Склонность к тому, чтобы не сочинять, а мастерить музыку, захватила даже самых одаренных композиторов молодого поколения, – с неотвратимой и загадочной для старшего поколения силой. Но эта склонность – всеобщая социальная манера поведения, попытка психофизиологического аппарата приспособиться к совершенно отчужденному, фетишистски закосневшему миру. Это родственно социальной особенности у детей, которые, еще не умея читать и писать, разбираются в автомобилях – раннее развитие и отсталость в одно и то же время. Если позитивизм, который радостно и бездумно идет своим путем, есть не осознавшее себя самого отчаяние, то объективное отчаяние как длительное состояние тяготеет тогда к позитивистской возне в псевдонаучном стиле. Некий суррогат идеала – производство ради производства, полная занятость – внутренне заразил музыку. Из нее исчезает все то, чего не вбирают в себя методы сочинения, – утопичность, неудовлетворенность наличным бытием. Прежде ее субстанцией, как бы глубоко ни была она скрыта, было изменение общества. Ядро социологических расхождений между музыкой 1960 и 1920 г. – политическая резиньяция, реакция на накопление социальной власти в руках немногих, реакция, которая или же делает невозможным всякий акт бессильного протеста, или обращает его в привилегию иной силы. Чувство, что ничего нельзя изменить, овладело всей музыкой.

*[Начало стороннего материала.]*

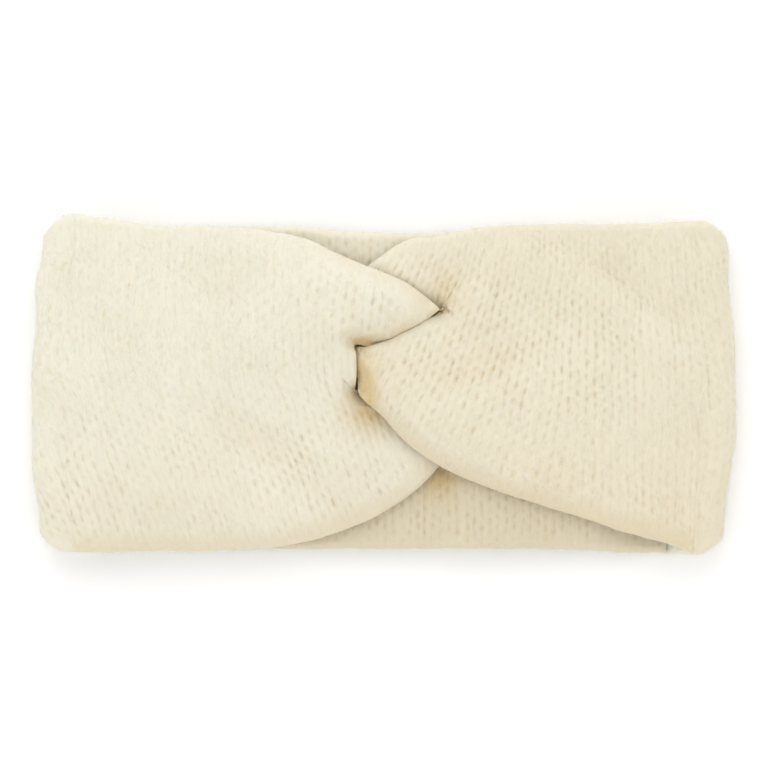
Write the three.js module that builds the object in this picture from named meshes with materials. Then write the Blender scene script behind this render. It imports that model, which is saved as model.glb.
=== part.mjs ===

Все реже и реже она постигает себя как процесс, все больше она застывает и затвердевает в своей статичности, о чем мечтал неоклассицизм. Тотальная детерминация, которая не терпит самостоятельного существования отдельного момента, – это запрет, накладываемый на становление. Многие значительные произведения новейшей музыки уже нельзя воспринять как развитие – они кажутся замершими на месте кадансами. В перспективе становится реальной музыка социальной энтропии.